Lucky for me, my beautiful Laura was still there and I whisked her away in her chariot of dreams. And we were on the road.
The roads in Laos aren't quite as mental as India, but there aren't any more rules than there either. Driving is on the right, which complicates things, right of way is given to vehicles moving onto a roundabout, there isn't actually a 'right' side of the road at all, its whichever you feel like driving on. Turning right is easy, if there is nothing on your side of the road coming at you. Turning left is a challenge, but luckily you can turn onto whichever side of the road is easier for you, it's just getting across the buses, jeeps, tractor-engine-pulled-carts, bikes, bicycles, trucks and wandering animals that's the tricky part.

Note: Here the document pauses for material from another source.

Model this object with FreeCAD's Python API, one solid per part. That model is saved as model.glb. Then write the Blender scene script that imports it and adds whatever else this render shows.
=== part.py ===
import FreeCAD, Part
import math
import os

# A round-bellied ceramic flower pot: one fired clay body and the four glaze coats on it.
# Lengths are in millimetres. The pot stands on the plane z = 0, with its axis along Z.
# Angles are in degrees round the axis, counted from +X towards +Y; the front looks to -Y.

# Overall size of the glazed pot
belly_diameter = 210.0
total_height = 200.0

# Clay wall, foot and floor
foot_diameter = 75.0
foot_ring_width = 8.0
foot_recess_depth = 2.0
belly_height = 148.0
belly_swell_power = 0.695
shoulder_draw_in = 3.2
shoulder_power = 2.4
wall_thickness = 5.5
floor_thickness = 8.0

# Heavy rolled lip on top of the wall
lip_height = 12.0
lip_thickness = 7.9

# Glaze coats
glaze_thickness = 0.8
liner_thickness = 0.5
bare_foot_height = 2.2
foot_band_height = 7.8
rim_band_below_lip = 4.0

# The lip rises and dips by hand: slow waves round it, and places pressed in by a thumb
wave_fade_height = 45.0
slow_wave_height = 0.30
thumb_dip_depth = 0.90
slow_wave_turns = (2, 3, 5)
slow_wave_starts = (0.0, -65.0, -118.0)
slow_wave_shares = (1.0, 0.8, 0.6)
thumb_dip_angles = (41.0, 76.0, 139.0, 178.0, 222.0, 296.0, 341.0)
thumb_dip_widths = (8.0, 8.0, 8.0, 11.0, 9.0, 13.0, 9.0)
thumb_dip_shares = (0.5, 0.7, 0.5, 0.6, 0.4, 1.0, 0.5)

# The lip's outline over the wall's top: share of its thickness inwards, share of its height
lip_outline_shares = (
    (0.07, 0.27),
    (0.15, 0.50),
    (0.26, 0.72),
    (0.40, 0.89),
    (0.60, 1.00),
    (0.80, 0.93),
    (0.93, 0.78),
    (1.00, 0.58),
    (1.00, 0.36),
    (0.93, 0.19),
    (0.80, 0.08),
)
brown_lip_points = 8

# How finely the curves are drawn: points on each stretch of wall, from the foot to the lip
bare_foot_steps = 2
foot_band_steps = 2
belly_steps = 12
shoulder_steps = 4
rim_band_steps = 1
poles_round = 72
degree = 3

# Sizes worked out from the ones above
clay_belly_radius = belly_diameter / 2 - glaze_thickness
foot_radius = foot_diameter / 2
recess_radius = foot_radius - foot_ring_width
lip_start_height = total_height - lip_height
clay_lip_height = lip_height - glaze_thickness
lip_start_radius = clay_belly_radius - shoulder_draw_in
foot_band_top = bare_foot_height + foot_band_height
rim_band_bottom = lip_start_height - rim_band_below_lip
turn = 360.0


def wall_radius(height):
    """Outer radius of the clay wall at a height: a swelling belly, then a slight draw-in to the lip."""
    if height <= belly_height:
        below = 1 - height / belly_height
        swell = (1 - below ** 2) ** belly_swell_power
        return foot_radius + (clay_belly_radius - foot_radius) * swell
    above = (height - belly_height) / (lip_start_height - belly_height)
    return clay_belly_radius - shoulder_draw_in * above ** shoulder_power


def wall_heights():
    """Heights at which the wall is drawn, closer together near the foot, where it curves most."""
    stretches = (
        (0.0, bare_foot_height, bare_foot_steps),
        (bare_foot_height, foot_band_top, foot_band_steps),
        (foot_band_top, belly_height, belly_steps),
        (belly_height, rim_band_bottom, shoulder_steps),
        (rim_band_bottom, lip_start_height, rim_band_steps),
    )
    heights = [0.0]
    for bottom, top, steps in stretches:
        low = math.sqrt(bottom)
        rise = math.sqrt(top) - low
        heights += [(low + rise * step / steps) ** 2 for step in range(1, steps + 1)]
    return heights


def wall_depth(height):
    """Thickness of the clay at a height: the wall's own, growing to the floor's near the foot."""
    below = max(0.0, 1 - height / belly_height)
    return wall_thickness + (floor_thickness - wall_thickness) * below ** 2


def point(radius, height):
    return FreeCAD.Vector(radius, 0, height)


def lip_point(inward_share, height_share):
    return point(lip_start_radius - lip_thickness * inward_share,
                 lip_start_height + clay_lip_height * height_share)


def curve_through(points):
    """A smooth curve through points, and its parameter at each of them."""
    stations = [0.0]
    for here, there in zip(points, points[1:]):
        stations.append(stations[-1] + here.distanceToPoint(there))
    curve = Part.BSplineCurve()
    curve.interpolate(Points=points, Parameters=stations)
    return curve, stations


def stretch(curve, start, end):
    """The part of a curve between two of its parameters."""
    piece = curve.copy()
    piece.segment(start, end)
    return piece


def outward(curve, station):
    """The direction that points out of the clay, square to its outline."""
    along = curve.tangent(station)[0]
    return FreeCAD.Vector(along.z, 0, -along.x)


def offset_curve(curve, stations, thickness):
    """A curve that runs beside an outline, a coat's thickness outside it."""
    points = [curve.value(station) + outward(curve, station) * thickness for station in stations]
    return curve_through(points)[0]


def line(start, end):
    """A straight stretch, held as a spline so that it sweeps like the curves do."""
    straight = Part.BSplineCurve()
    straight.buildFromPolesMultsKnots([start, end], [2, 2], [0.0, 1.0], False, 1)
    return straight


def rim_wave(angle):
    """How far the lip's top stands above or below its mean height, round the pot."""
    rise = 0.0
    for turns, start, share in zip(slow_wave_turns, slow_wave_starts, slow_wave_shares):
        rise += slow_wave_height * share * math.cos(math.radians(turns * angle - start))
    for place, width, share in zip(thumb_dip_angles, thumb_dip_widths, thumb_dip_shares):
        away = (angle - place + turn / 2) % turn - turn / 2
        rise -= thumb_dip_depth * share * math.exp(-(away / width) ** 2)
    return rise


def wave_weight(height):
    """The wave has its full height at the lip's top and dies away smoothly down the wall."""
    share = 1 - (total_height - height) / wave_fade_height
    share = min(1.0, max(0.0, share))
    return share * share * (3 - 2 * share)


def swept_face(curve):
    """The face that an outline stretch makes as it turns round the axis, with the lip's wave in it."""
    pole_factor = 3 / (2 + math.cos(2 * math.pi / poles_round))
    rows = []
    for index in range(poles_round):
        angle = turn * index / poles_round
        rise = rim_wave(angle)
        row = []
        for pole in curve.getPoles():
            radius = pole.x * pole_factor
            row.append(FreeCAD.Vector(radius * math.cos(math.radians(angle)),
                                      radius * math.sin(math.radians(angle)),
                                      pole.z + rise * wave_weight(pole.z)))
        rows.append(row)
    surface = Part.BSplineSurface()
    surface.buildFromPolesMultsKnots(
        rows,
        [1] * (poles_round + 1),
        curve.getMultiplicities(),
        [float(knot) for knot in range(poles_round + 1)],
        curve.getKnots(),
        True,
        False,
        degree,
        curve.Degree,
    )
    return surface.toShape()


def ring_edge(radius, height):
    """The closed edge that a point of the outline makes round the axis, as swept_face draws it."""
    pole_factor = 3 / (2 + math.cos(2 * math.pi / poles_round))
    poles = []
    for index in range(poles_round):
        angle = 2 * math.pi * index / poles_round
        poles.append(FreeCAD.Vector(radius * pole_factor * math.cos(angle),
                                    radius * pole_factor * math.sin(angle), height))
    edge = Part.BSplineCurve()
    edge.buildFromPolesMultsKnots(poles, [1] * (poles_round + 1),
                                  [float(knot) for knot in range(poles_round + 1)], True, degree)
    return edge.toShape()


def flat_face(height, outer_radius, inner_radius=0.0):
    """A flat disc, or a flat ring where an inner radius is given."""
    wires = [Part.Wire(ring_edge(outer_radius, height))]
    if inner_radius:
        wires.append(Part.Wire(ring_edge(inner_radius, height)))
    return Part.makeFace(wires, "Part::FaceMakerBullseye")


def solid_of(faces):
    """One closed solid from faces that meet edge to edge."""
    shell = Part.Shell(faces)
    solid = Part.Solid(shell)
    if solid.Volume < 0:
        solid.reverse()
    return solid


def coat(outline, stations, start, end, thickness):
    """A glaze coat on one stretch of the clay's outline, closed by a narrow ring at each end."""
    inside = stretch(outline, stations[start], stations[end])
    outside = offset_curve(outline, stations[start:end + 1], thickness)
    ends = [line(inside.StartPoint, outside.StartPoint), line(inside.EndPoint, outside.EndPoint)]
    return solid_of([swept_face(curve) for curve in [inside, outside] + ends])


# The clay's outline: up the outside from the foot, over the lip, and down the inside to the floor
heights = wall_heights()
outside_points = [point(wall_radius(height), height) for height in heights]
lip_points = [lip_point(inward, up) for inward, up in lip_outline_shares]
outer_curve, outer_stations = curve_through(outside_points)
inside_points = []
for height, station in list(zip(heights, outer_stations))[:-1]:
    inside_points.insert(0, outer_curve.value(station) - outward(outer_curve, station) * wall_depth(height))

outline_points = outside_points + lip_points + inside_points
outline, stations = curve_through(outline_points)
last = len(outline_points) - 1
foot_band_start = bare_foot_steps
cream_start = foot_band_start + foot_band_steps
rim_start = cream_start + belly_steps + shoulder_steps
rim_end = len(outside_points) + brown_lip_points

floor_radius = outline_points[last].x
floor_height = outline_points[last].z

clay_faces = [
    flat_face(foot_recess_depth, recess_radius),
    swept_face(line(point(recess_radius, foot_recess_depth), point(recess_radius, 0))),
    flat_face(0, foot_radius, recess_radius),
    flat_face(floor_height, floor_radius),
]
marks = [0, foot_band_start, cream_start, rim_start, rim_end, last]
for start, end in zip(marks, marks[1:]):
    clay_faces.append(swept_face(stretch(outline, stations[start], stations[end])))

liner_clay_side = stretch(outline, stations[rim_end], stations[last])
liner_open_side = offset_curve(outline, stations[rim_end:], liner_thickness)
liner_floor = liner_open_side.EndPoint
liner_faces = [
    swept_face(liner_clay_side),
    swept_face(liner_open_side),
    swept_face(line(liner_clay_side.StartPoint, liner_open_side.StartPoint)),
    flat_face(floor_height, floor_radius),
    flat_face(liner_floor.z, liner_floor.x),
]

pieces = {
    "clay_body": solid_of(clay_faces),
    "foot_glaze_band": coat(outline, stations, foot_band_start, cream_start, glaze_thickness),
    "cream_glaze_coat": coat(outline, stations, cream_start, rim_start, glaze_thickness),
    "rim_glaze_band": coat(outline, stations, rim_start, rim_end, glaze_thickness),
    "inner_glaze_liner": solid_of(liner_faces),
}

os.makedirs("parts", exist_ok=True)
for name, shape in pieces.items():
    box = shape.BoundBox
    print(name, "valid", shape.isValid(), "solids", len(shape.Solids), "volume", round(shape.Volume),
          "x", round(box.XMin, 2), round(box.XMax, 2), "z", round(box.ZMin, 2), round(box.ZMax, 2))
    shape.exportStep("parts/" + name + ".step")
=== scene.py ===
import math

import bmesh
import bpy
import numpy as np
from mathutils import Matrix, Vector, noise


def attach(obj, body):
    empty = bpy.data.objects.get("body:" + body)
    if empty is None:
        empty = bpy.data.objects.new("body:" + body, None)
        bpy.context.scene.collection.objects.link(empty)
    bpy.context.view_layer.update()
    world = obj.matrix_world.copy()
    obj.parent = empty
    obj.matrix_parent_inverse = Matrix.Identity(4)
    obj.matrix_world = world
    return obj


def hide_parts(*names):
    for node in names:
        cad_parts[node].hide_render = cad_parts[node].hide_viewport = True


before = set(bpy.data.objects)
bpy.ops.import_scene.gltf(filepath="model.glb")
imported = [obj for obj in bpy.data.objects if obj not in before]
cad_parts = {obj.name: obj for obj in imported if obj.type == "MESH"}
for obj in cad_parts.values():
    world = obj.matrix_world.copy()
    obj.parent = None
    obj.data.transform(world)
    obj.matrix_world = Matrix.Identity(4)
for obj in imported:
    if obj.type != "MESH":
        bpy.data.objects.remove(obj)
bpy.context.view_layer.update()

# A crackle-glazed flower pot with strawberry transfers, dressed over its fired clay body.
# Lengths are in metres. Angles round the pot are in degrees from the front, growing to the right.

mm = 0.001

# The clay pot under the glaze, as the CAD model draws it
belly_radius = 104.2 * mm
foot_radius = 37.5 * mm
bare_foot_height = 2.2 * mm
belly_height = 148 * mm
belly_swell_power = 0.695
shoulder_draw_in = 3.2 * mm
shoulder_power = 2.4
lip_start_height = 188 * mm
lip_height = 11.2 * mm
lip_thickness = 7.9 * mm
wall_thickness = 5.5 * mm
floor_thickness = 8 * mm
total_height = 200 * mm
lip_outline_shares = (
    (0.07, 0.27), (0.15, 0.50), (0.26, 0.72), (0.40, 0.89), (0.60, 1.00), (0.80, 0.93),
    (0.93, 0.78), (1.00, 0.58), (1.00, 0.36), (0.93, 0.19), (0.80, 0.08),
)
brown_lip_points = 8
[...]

So we first stopped at Tad Fan, or at least what we thought it was, we were actually on the wrong side of the road and ended up at Tad Champa, but lucky for us that we did. We arrived just as a few people left and we had the whole waterfall to ourselves. It was only a small one, about 20m tall, but we had the whole pool to ourselves and decided to cool down with a dip. Cool doesn't even cover it. "Come in the water's lovely" say Mikey and Leigh, well they're more hardcore than we are, must be all the Scottish weather because I have never been in colder water in my life. Swimming was tough as my bones literally ached. Lovely though it was, my bones ached.
We did have a nice relax and recover from hypothermia out in the sun after though. Then we popped across to Tad Fan, which is a much more impressive waterfall in terms of height, we couldn't even see the bottom from where we were. But we also couldn't get down to the bottom to swim either, and it was full of tourists snap snapping away. Not the privacy and VIP treatment we are used to.

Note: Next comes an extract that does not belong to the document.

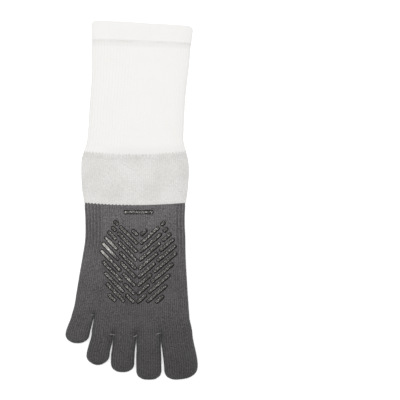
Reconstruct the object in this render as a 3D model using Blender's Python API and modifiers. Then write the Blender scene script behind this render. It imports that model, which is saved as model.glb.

Next stop was Paksong. A place so happening we drove right through it still looking for the town centre. We stopped just outside the 'town' in a guesthouse not unlike the Bates motel. Lovely wooden building with creaky floors and skeletons in the bedrooms. No, only rooms we were sure we were going to get trapped in and fed bread and water for days as the manager cackled from outside the door. We went to the street that is Paksong to eat and drink overpriced coffee, and it was here we met Philippe and Chinous from Quebec, who told us about the happening New Year's Party just across the street. So party time arrived and to be fair, it looked like the whole town, and many from nearby towns were there for the festivities.

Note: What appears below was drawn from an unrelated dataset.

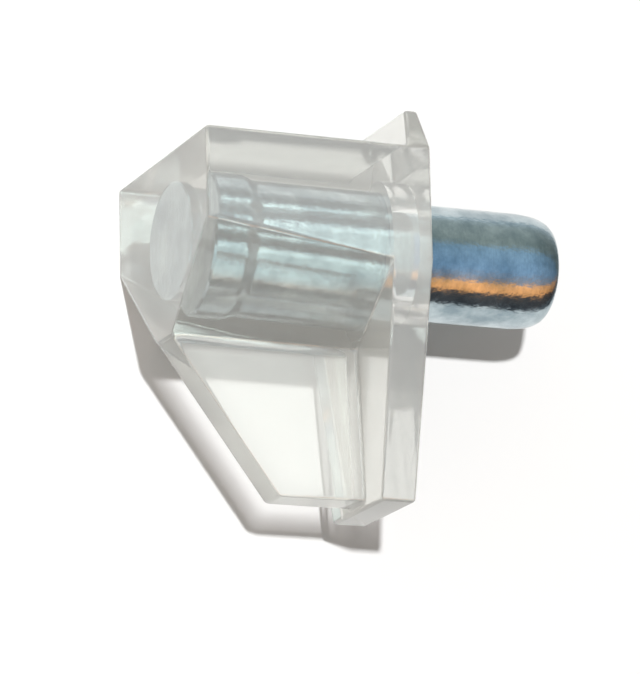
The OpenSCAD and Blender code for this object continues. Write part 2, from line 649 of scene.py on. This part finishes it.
def clear_plastic(s):
    material, shader, output = blank_material("clear_plastic")
    shader.inputs["Base Color"].default_value = (*s.tint, 1)
    shader.inputs["Transmission Weight"].default_value = s.clarity
    shader.inputs["IOR"].default_value = 1.53
    haze = noise(material, 900, detail=5)
    wire(material, remap(material, haze, 0.35, 0.75, 0.03, 0.08), shader.inputs["Roughness"])
    ripple = bump(material, noise(material, 260, detail=2), 0.02 * MM, 0.5)
    wire(material, ripple, shader.inputs["Normal"])
    milk = add_node(
        material, "ShaderNodeVolumeScatter", Color=(0.97, 0.97, 0.93, 1), Density=30.0, Anisotropy=-0.3,
    )
    depth = add_node(material, "ShaderNodeVolumeAbsorption", Color=(*s.deep_tint, 1), Density=20.0)
    inside = add_node(material, "ShaderNodeAddShader")
    wire(material, milk.outputs["Volume"], inside.inputs[0])
    wire(material, depth.outputs["Volume"], inside.inputs[1])
    wire(material, inside.outputs["Shader"], output.inputs["Volume"])
    path = add_node(material, "ShaderNodeLightPath")
    mix = add_node(material, "ShaderNodeMixShader")
    wire(material, path.outputs["Is Shadow Ray"], mix.inputs["Fac"])
    wire(material, shader.outputs["BSDF"], mix.inputs[1])
    wire(material, light_through(material, s), mix.inputs[2])
    wire(material, mix.outputs["Shader"], output.inputs["Surface"])
    return material


class SHELFPIN_OT_bracket(bpy.types.Operator):
    """Model the clear moulded bracket"""

    bl_idname = "shelfpin.bracket"
    bl_label = "Mould bracket"

    def execute(self, context):
        s, p = context.scene.shelfpin_bracket, context.scene.shelfpin_pin
        obj = seat_block(s)
        combine(obj, back_plate(s), "UNION")
        pick(obj, lambda co: True)
        bpy.ops.mesh.remove_doubles(threshold=NEAR)
        bpy.ops.mesh.dissolve_limited(angle_limit=math.radians(0.2))
        set_order(obj)
        round_edges(obj, s.edge_radius, segments=3, sharper_than=math.radians(12))
        combine(obj, moulded_hollow(s, p), "DIFFERENCE")
        obj.name = obj.data.name = "clear_bracket"
        smooth(obj, SHARP)
        check_made(obj)
        obj.data.materials.clear()
        obj.data.materials.append(clear_plastic(s))
        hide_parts("bracket")
        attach(obj, "root")
        return {"FINISHED"}


# The pin


def zinc(s):
    material, shader, _ = blank_material("bright_zinc")
    shader.inputs["Metallic"].default_value = 1.0
    cloud = noise(material, 700, detail=6, roughness=0.6)
    colour = ramp(material, cloud, [(0.36, s.dull_colour), (0.64, s.bright_colour)])
    wire(material, colour, shader.inputs["Base Color"])
    frost = noise(material, 2600, detail=4)
    wire(material, remap(material, frost, 0.35, 0.7, 0.14, 0.26), shader.inputs["Roughness"])
    shader.inputs["Anisotropic"].default_value = 0.7
    shader.inputs["Anisotropic Rotation"].default_value = 0.25
    around = add_node(material, "ShaderNodeTangent", direction_type="RADIAL", axis="X")
    wire(material, around.outputs["Tangent"], shader.inputs["Tangent"])
    turned = bump(material, noise(material, 9000, detail=2, stretch=(1, 0.08, 0.08)), 0.006 * MM, 0.9)
    orange_peel = bump(material, noise(material, 1500, detail=3), 0.012 * MM, 0.5, onto=turned)
    pits = bump(material, noise(material, 5200, detail=3), 0.012 * MM, 1.0, onto=orange_peel)
    wire(material, pits, shader.inputs["Normal"])
    return material


class SHELFPIN_OT_pin(bpy.types.Operator):
    """Turn the steel pin"""

    bl_idname = "shelfpin.pin"
    bl_label = "Turn pin"

    def execute(self, context):
        p = context.scene.shelfpin_pin
        radius = PIN_HIGH.z
        outline = [(PIN_LOW.x, radius - PIN_CHAMFER), (PIN_LOW.x + PIN_CHAMFER, radius)]
        outline += head_neck(p)
        outline += neck(-p.neck * 1.5, radius - p.step, -0.1 * MM, radius)
        round_start = PIN_HIGH.x - p.round_length
        outline += quarter_round(round_start, radius, p.round_length, p.round_depth, steps=12)
        obj = turn("steel_pin", outline)
        smooth(obj, SHARP)
        check_made(obj)
        obj.data.materials.clear()
        obj.data.materials.append(zinc(p))
        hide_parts("pin")
        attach(obj, "root")
        return {"FINISHED"}


# The stage


def one_sided_paper(s):
    """White paper that shows from the part's side only, so the part can be seen from behind."""
    material, shader, output = blank_material("white_paper")
    shader.inputs["Base Color"].default_value = (*s.paper_colour, 1)
    shader.inputs["Roughness"].default_value = 0.9
    side = add_node(material, "ShaderNodeNewGeometry")
    clear = add_node(material, "ShaderNodeBsdfTransparent")
    mix = add_node(material, "ShaderNodeMixShader")
    wire(material, side.outputs["Backfacing"], mix.inputs["Fac"])
    wire(material, shader.outputs["BSDF"], mix.inputs[1])
    wire(material, clear.outputs["BSDF"], mix.inputs[2])
    wire(material, mix.outputs["Shader"], output.inputs["Surface"])
    return material


def add_paper(s):
    """The part lies on its side on a sheet of paper, which is upright in the part's own frame."""
    focus(None)
    place = (PAPER_X, BRACKET_HIGH.y + PAPER_GAP, 0)
    bpy.ops.mesh.primitive_plane_add(size=PAPER_SIZE, location=place, rotation=(math.pi / 2, 0, 0))
    obj = name_piece("paper")
    obj.data.materials.append(one_sided_paper(s))


def by_angle(world, turned, table):
    """One of the tables of light as a colour ramp, where 0 to 1 is a full turn."""
    return ramp(world, turned, [((degrees + 180) / 360, colour) for degrees, colour in table])


def room_light(scene, s):
    """A pale room. What reflects straight off a surface also shows bands of furniture and shade."""
    world = bpy.data.worlds.new("room")
    scene.world = world
    world.use_nodes = True
    world.node_tree.nodes.clear()
    place = add_node(world, "ShaderNodeTexCoord")
    split = add_node(world, "ShaderNodeSeparateXYZ")
    wire(world, place.outputs["Generated"], split.inputs["Vector"])
    towards = add_node(world, "ShaderNodeMath", operation="MULTIPLY")
    towards.inputs[1].default_value = -1
    wire(world, split.outputs["Y"], towards.inputs[0])
    angle = add_node(world, "ShaderNodeMath", operation="ARCTAN2")
    wire(world, split.outputs["Z"], angle.inputs[0])
    wire(world, towards.outputs["Value"], angle.inputs[1])
    turned = remap(world, angle.outputs["Value"], -math.pi, math.pi, 0, 1)
    far_side = remap(world, split.outputs["X"], 0.35, 0.85, 1.0, 0.42)
    bands = scaled(world, by_angle(world, turned, MIRRORED), far_side)
    near_side = remap(world, split.outputs["X"], -1.0, 0.0, 6.3, 1.35)
    soft = scaled(world, by_angle(world, turned, DIFFUSE), near_side)
    through = by_angle(world, turned, THROUGH)
    path = add_node(world, "ShaderNodeLightPath")
    previous = None
    after_paper = join(world, "MULTIPLY", path.outputs["Is Transmission Ray"], path.outputs["Diffuse Depth"])
    lights = (
        (soft, None),
        (bands, path.outputs["Is Glossy Ray"]),
        (through, path.outputs["Is Transmission Ray"]),
        ((0, 0, 0, 1), after_paper),
        ((*s.backdrop, 1), path.outputs["Is Camera Ray"]),
    )
    for colour, share in lights:
        light = add_node(world, "ShaderNodeBackground")
        if isinstance(colour, tuple):
            light.inputs["Color"].default_value = colour
        else:
            wire(world, colour, light.inputs["Color"])
        if previous:
            mix = add_node(world, "ShaderNodeMixShader")
            wire(world, share, mix.inputs["Fac"])
            wire(world, previous, mix.inputs[1])
            wire(world, light.outputs["Background"], mix.inputs[2])
            previous = mix.outputs["Shader"]
        else:
            previous = light.outputs["Background"]
    output = add_node(world, "ShaderNodeOutputWorld")
    wire(world, previous, output.inputs["Surface"])


def add_lamp(name, direction, energy, size, distance):
    """A square lamp that shines at the part along direction."""
    way = Vector(direction).normalized()
    bpy.ops.object.light_add(type="AREA", location=-way * distance)
    lamp = bpy.context.object
    lamp.name = name
    lamp.data.energy = energy
    lamp.data.size = size
    lamp.rotation_euler = way.to_track_quat("-Z", "Y").to_euler()
    lamp.visible_transmission = False
    lamp.visible_glossy = False


def add_camera(scene, s):
    bpy.ops.object.camera_add()
    camera = bpy.context.object
    camera.name = "camera"
    camera.data.lens = s.lens
    back = Vector((
        math.sin(s.azimuth) * math.cos(s.elevation),
        -math.cos(s.azimuth) * math.cos(s.elevation),
        math.sin(s.elevation),
    ))
    camera.location = Vector(s.focus_point) + back * s.distance
    level = (-back).to_track_quat("-Z", "Y")
    camera.rotation_euler = level.to_euler()
    camera.rotation_euler.rotate_axis("Z", s.roll)
    camera.data.clip_start = 0.01
    camera.data.clip_end = 10
    scene.camera = camera


class SHELFPIN_OT_stage(bpy.types.Operator):
    """Set the paper, the light and the camera"""

    bl_idname = "shelfpin.stage"
    bl_label = "Set stage"

    def execute(self, context):
        scene = context.scene
        s = scene.shelfpin_stage
        add_paper(s)
        room_light(scene, s)
        add_lamp("key", KEY_WAY, s.lamp_power, LAMP_SIZE, LAMP_DISTANCE)
        add_camera(scene, s)
        scene.view_settings.view_transform = "Standard"
        return {"FINISHED"}


# The add-on


class SHELFPIN_PT_panel(bpy.types.Panel):
    """Lists the pieces and the stage"""

    bl_label = "Shelf support pin"
    bl_idname = "SHELFPIN_PT_panel"
    bl_space_type = "VIEW_3D"
    bl_region_type = "UI"
    bl_category = "Shelf Pin"

    def draw(self, context):
        for operator, settings in PARTS:
            box = self.layout.box()
            box.operator(operator.bl_idname)
            group = getattr(context.scene, settings)
            for name in group.__annotations__:
                box.prop(group, name)


PARTS = (
    (SHELFPIN_OT_bracket, "shelfpin_bracket"),
    (SHELFPIN_OT_pin, "shelfpin_pin"),
    (SHELFPIN_OT_stage, "shelfpin_stage"),
)
SETTINGS = {
    "shelfpin_bracket": BracketSettings,
    "shelfpin_pin": PinSettings,
    "shelfpin_stage": StageSettings,
}
CLASSES = (*SETTINGS.values(), *(operator for operator, _ in PARTS), SHELFPIN_PT_panel)


def register():
    for cls in CLASSES:
        bpy.utils.register_class(cls)
    for name, group in SETTINGS.items():
        setattr(bpy.types.Scene, name, bpy.props.PointerProperty(type=group))


def unregister():
    for name in SETTINGS:
        delattr(bpy.types.Scene, name)
    for cls in reversed(CLASSES):
        bpy.utils.unregister_class(cls)


def main():
    register()
    bpy.ops.shelfpin.bracket()
    bpy.ops.shelfpin.pin()
    bpy.ops.shelfpin.stage()
    focus(None)


if __name__ == "__main__":
    main()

It was a small night market next to a huge stage with what we think were some pretty big acts performing, or at least playing all the hippest Laos pop songs. And four dancing girls. rather non-enthusiastic, dancing and swaying. Correction, three dancing girls and one unconvincing lady boy. Every 2 or 3 songs, they and the band departed and a small Laos man read from a script for ten minutes. With the occasional cheer from the crowd seated at tables around the dance floor, which flooded when the music started (or Sean and Mikey started dancing) and emptied at soon as the last beat was heard.
Leigh and I met some other falang who had all congregated (again under the impression that there was slightly more in Paksong than this) so we chatted for a while before the big countdown. Once the excitement (and our Beerlao) was finished we toddled home for a few hands of hearts (oh, you can hardly contain us we're so wild) and to bed for the next day's riding.